Although we live in a world where AI makes the news and robots are all the rage, human beings have an innate need to experience the world around us, to create meaningful memories we can cherish long after we have lived it. Perhaps the last hope for reality to exist within an advanced technological society.
One might believe that the Food & Beverage industry in history could have been very black and white. We need food to eat and beverage to hydrate. However, there were many greys of festival fare cooked and relished by the communities or beverages used to intoxicate on occasions of revelry. The greys are what we would like to call The Experiences! This has led to a paradigm shift in how we look at the food & beverage industry. Welcome to the era of The Experience Economy!

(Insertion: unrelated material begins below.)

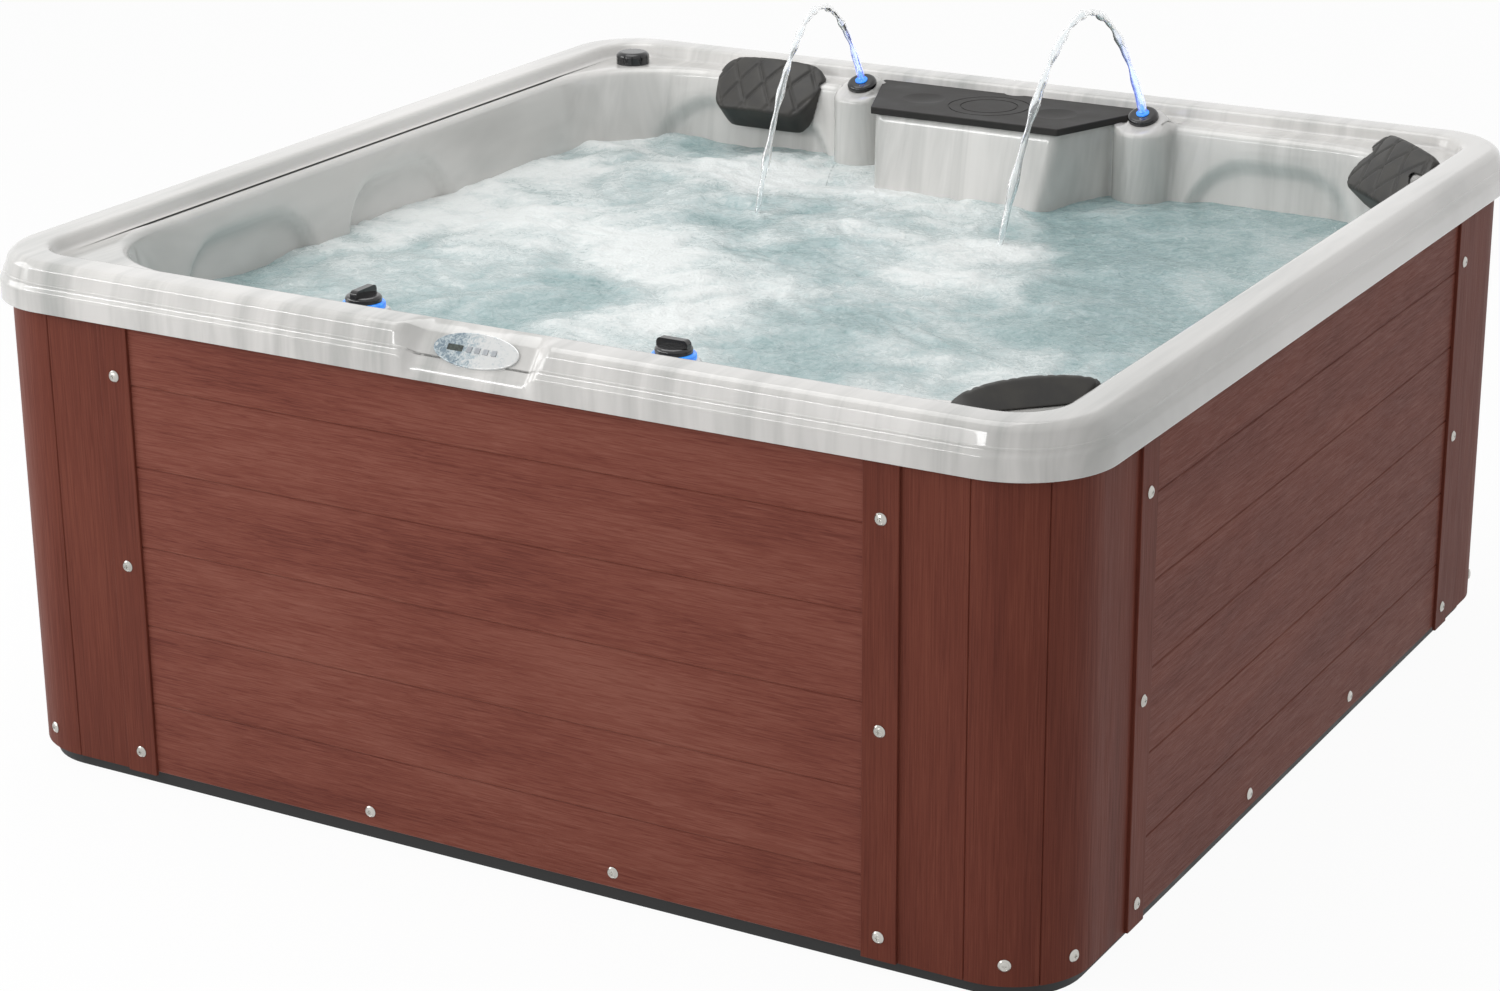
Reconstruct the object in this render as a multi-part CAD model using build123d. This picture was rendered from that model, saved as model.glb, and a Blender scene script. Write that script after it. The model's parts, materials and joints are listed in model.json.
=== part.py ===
from build123d import *
import math
import os

# A square acrylic hot tub in a boarded cabinet, in millimetres.
# Origin: on the floor, under the middle of the tub. +X is to the right as seen
# from the control side, +Y runs from the control side to the filter side, +Z is up.

# Acrylic shell: the lip that shows above the cabinet
lip_half = 1067.0
lip_corner = 165.0
lip_bottom = 865.0
lip_face_height = 40.0
rim_top = 950.0
rim_lean = 20.0
rim_width = 64.0
rim_inner_corner = 92.0
rim_inner_lean = 8.0
rim_edge_round = 7.0
deck_level = 924.0
shell_wall = 7.0

# Bathing well
well_half_width = 955.0
well_front = -908.0
well_back = 905.0
well_corner = 250.0
wall_lean = 8.5
bench_level = 390.0
footwell_half_width = 450.0
footwell_front = -450.0
footwell_back = 420.0
footwell_corner = 130.0
footwell_lean = 5.0
seat_scoop_depth = 45.0
seat_scoop_radius = 420.0
seat_places = [(-665, -420), (-665, 85), (-610, 625), (600, 625), (665, 40), (620, -625)]
seat_back_depth = 22.0
seat_back_top = 872.0
seat_back_corner = 140.0
seat_backs = [("left", -415, 420), ("left", 70, 380), ("back", -610, 440), ("back", 600, 380)]

# Filter compartment, moulded into the back wall of the well
housing_front_top = 722.0
housing_front_drop = 0.27
housing_half_top = 205.0
housing_narrowing = 0.12
housing_splay = 0.396
housing_round = 16.0
housing_back = 962.0
lid_thickness = 14.0
lid_back = 958.0
lid_seat_gap = 0.3
lid_gap = 0.5
lid_overlap = 6.0
lid_corner = 6.0
lid_edge_round = 2.0
lid_spigot = 12.0
lid_spigot_wall = 5.0
lid_notch_radius = 30.0
lid_notch_depth = 12.0
lid_dimple_radius = 45.0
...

The origin of the experience economy in the food and beverage industry can be traced back to the concept of the experience economy proposed by Pine and Gilmore (1998) in their article “Welcome to the Experience Economy”. They argued that consumers seek memorable and meaningful experiences rather than just products or services, and that businesses need to offer more than just food and drinks, but also create a unique and engaging atmosphere, story, and interaction that appeal to the customers’ senses, emotions, and values.
The benefits of adopting an experience economy approach for food and beverage businesses are:
Differentiation: By creating a distinctive and memorable experience, food and beverage businesses can stand out from the competition and attract more customers who are looking for something new and exciting.
Loyalty: By satisfying the customers’ needs and wants beyond their expectations, food and beverage businesses can build a loyal fan base who will return for more and spread positive word-of-mouth.
Premiumization: By adding value to the customers’ experience, food and beverage businesses can charge higher prices and increase their profitability.
The challenges of adopting an experience economy approach for food and beverage businesses are:
Cost: Creating an exceptional experience may require investing in additional resources, such as staff training, equipment, design, technology, entertainment, etc.
Innovation: Creating an exceptional experience may require constant innovation and adaptation to keep up with the changing customer preferences and trends.
Measurement: Measuring the impact and return on investment of creating an exceptional experience may be difficult and subjective.
The trends of creating an exceptional experience in the food and beverage industry are:
Personalization: Food and beverage businesses can tailor their offerings and interactions to the customers’ preferences, needs, and occasions. For example, Starbucks allows customers to customize their drinks with various options and ingredients, while Domino’s Pizza Tracker lets customers track their orders in real time.
Storytelling: Food and beverage businesses can tell a compelling story behind their products, services, or brand that connects with the customers’ emotions and values. For example, Ben & Jerry’s ice cream uses humour and social causes to communicate their brand personality and mission, while Guinness Storehouse in Dublin offers a tour of the history and culture of the iconic beer.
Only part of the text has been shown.